Tarbiyah Ruhiyyah Melalui Puasa Ruh, Akal, dan Jiwa
HIDAYATUNA.COM, Yogyakarta – Tidak terasa kita sudah memasuki bulan suci Ramadhan 1445 H. Semua umat Islam di seluruh dunia serentak melaksanakan rukun Islam ke-4 selama satu bulan penuh di bulan Ramadhan meski tidak bersamaan awal dan akhiranya.
Puasa sendiri dalam literatur-literatur (kitab-kitab) fikih, dimaknai dengan al-imsak (menahan).
Artinya, menahan dari sesuatu yang membatalkan puasa. Namun harusnya, puasa tidak hanya diniatkan al-imsak saja, akan tetapi juga harus diniatkan mengedukasi ruh, akal dan jiwa agar menghasilkan puasa-puasa yang berkualitas.
Dari sini kemudian muncul istilah puasa dalam arti menjalankan perintah agama dan puasa sebagai pendidikan ruhani.
Dalam kitab al-Risalah al-Qusyairiyyah dijelaskan bahwa sesungguhnya puasa dibagi menjadi tiga, yaitu puasa ruh, puasa akal dan puasa jiwa (nafsu).
الصَوْمُ عَلَى ثَلَاثَةِ أَوْجُهٍ: صَوْمُ الرُّوْحِ بِقَصْرِ الْأَمَلِ، وَصَوْمُ الْعَقْلِ بِخِلَافِ الْهَوَى، وَصَوْمُ النَّفْسِ بِالإِمْسَاكِ عَنِ الطَّعَامِ وَالْمَحَارِمِ
Artinya:
“Puasa dibagi menjadi tiga, yaitu puasa ruh dengan memendekkan angan-angan, puasa akal dengan meninggalkan kesenangan-kesenangan dan puasa jiwa (nafsu) dengan cara meninggalkan makan dan perkara-perkara haram.”
Puasa Ruh
Salah satu tujuan puasa ruhani adalah mengedukasi ruh (nyawa) yang terombang-ambing oleh godaan dunia. Salah satu caranya adalah dengan memendekkan angan-angan (qashru al-amal).
Memendekkan angan-angan di sini maksudnya adalah tidak over dalam berharap terhadap sesuatu yang tidak ada batasnya.
Karena orang yang memiliki angan-angan yang berlebihan (thulul amal) justru akan terjangkit penyakit yang mematikan yaitu hubb al-dunya (cinta kepada dunia).
Imam al-Ghazali dalam Minhaj al-Abidin menjelaskan bahwa orang yang memiliki panjang angan-angan agar terjebak pada empat hal.
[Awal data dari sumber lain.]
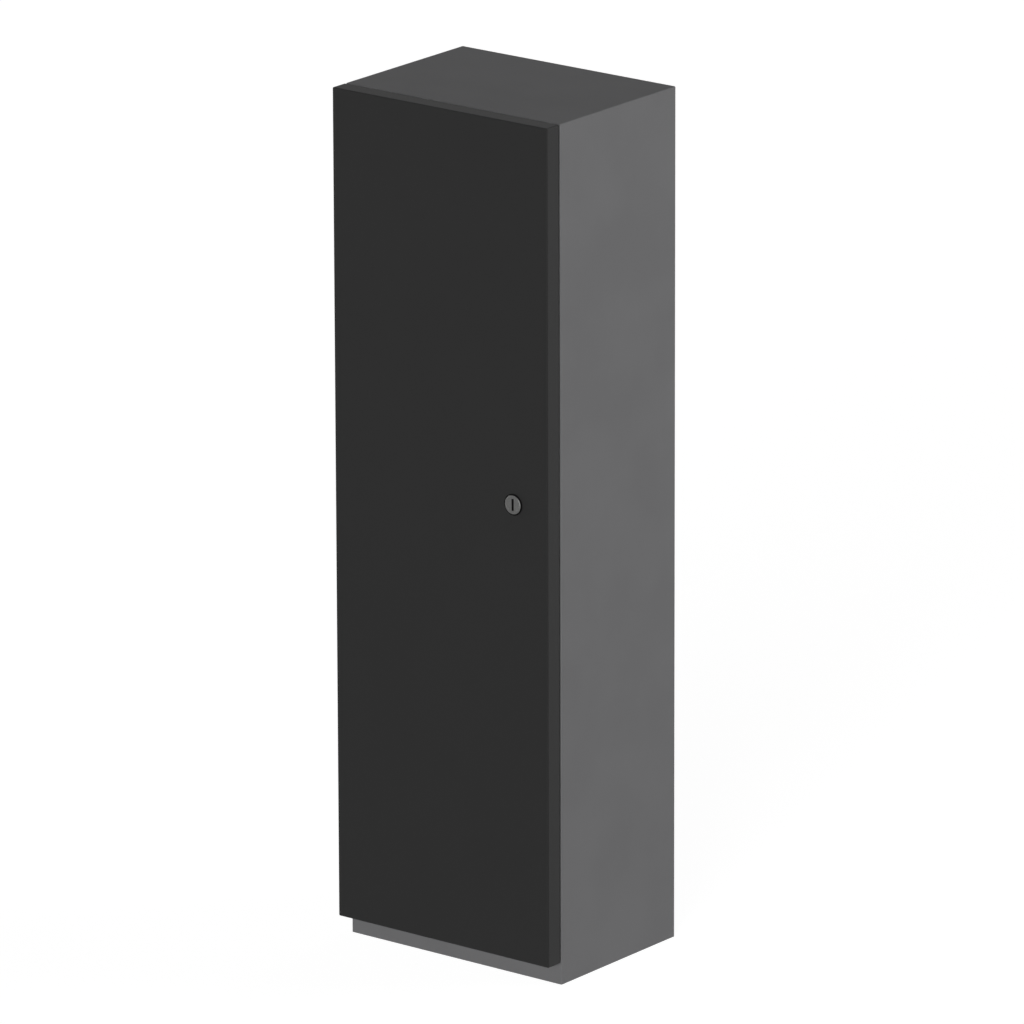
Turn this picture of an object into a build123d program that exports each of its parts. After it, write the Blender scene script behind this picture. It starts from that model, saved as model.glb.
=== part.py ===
from build123d import *
from math import asin, cos, hypot, pi, radians, sin, sqrt
import os

# Boom barrier: cabinet, door, drive and balance, without the boom.
# X runs to the right, -Y to the front (the door) and Z up. The origin is on the ground, at the centre of
# the four foundation bolts. Every length is in millimetres.

os.makedirs("parts", exist_ok=True)

# Clearances and habits shared by all pieces
running = 0.05
free_gap = 0.3
overrun = 5.0

# Cabinet: folded sheet, open at the front and the bottom
width = 302.0
depth = 211.0
height = 1000.0
wall = 2.0
fold_radius = 1.5
hinge_flange = 50.0
lock_flange = 29.0
top_flange = 34.0
plinth_upstand = 64.0

half_width = width / 2
front = -depth / 2
back = depth / 2
inner_side = half_width - wall
inner_front = front + wall
inner_back = back - wall

# Base plate, with slots for the foundation bolts and a cable opening
base_thick = 8.0
anchor_spacing_x = 220.0
anchor_spacing_y = 130.0
anchor_hole_r = 7.0
cable_width = 120.0
cable_depth = 56.0
cable_corner = 10.0

# Door: a full-width tray that lies over the front of the cabinet
door_gap = 3.0
door_depth = 21.0
door_sheet = 1.5
door_bottom = 26.0
door_lip = 30.0
door_hinge_lip = 48.0

door_rear = front - door_gap
door_face = door_rear - door_depth
door_inside = door_face + door_sheet

# Hinges: the pin stands inside the door's fold, so nothing shows when the door is shut
hinge_inset = 7.5
hinge_forward = 14.0
hinge_half = 30.0
knuckle_half = 15.0
knuckle_r = 4.5
hinge_pin_r = 2.5
hinge_plate = 2.5
hinge_neck = 3.0
hinge_neck_inset = 16.0
hinge_foot_width = 15.0
hinge_wing_width = 28.0
hinge_notch_half = 36.0
hinge_notch_width = 30.0
hinge_height_shares = (0.16, 0.86)

hinge_x = -half_width + hinge_inset
hinge_y = front - hinge_forward
hinge_heights = [share * height for share in hinge_height_shares]

# Door seal and stiffener
seal_width = 8.0
seal_inset = 2.0
stiffener_width = 46.0
stiffener_crown = 26.0
stiffener_depth = 14.0
stiffener_end = 150.0

# Lock
lock_inset = 48.0
lock_height_share = 0.561
lock_head_r = 11.5
lock_head_proud = 1.8
lock_bevel = 0.8
lock_barrel_r = 10.0
lock_core_r = 8.2
lock_core_step = 13.0
lock_tail_r = 5.0
lock_slot_width = 3.1
lock_slot_length = 14.0
lock_slot_depth = 6.0
lock_recess = 0.3
lock_nut_across = 26.0
lock_nut_thick = 5.0
lock_barrel_end = 2.0
cam_thick = 3.0
cam_width = 14.0
cam_reach = 32.0
cam_screw_head = 2.5

lock_x = half_width - lock_inset
lock_z = lock_height_share * height
lock_front = door_face - lock_head_proud
lock_rear = inner_front - lock_barrel_end
cam_front = inner_front + free_gap

# Boom shaft and the levers that turn with it
shaft_height_share = 0.86
shaft_r = 17.5
shaft_reach = 187.5
lever_reach = 81.5
lever_thick = 14.0
lever_hub_r = 28.0
lever_hub_length = 30.0
spring_arm = 75.0
spring_eye_r = 16.0
spring_pin_r = 8.0
rod_arm = 50.0
rod_eye_r = 14.0
rod_pin_r = 6.0
stroke = 90.0

shaft_z = shaft_height_share * height
shaft_front = inner_back - shaft_reach
lever_back = inner_back - lever_reach
lever_front = lever_back - lever_thick
lever_mid = (lever_front + lever_back) / 2


def facing(y):
    """A drawing plane across the cabinet at depth y, with x to the right and z up.

    What is drawn on it is extruded towards the door.
    """
    return Plane.XZ.offset(-y)


def turned(radius, angle, centre):
    """The point at this radius and angle, in degrees, round a centre in the X-Z plane."""
    return (centre[0] + radius * cos(radians(angle)), centre[1] + radius * sin(radians(angle)))


def span(low, high):
    """The middle and the length of a stretch."""
    return (low + high) / 2, high - low


# Cabinet shell: sides, back and top in one, with flanges round the door opening
opening_left = -half_width + hinge_flange
opening_right = half_width - lock_flange
opening_low = plinth_upstand
opening_high = height - top_flange
shaft_hole_r = 24.0

with BuildPart() as cabinet_shell:
    with BuildSketch():
        Rectangle(width, depth)
    extrude(amount=height)
    fillet(cabinet_shell.edges().filter_by(Axis.Z), radius=fold_radius)
    fillet(cabinet_shell.faces().sort_by(Axis.Z)[-1].edges(), radius=fold_radius)
    with BuildSketch():
        Rectangle(width - 2 * wall, depth - 2 * wall)
    extrude(amount=height - wall, mode=Mode.SUBTRACT)
    opening_x, opening_width = span(opening_left, opening_right)
    opening_z, opening_height = span(opening_low, opening_high)
    with BuildSketch(facing(inner_front + overrun)):
        with Locations((opening_x, opening_z)):
            Rectangle(opening_width, opening_height)
    extrude(amount=wall + 2 * overrun, mode=Mode.SUBTRACT)
    with BuildSketch(facing(back + overrun)):
        with Locations((0, shaft_z)):
            Circle(shaft_hole_r)
    extrude(amount=wall + 2 * overrun, mode=Mode.SUBTRACT)
cabinet_shell.part.label = "cabinet_shell"
export_step(cabinet_shell.part, "parts/cabinet_shell.step")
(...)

Pertama, thul al-amal akan menyebabkan seseorang malas untuk melakukan kebaikan dan ibadah, yang pada akhirnya kebaikan-kebaikan atau ibadah-ibadah itu akan ia tinggalkan.
Kedua, thul al-amal akan menyebabkan seseorang suka menunda-nunda taubat, karena ia merasa umurnya masih panjang dan ajal (kematiannya) masih sangat lama.
Ketiga, thul al-amal akan menyebabkan orientasi kehidupan seseorang hanya ingin mengumpulkan dunia sebanyak-banyaknya, sementara ia lupa bahwa kehidupan yang haqiqi adalah kehidupan akhirat.
Keempat, thul al-amal akan menyebabkan seseorang memiliki hati yang keras dan watak yang rakus, karena yang ada di dalam memorinya hanya mengejar angan-angan yang tidak pernah ada habisnya.
Puasa Akal
Salah satu cara mengedukasi akal adalah dengan meninggalkan kesenangan-kesenangan (khilaf al-hawa).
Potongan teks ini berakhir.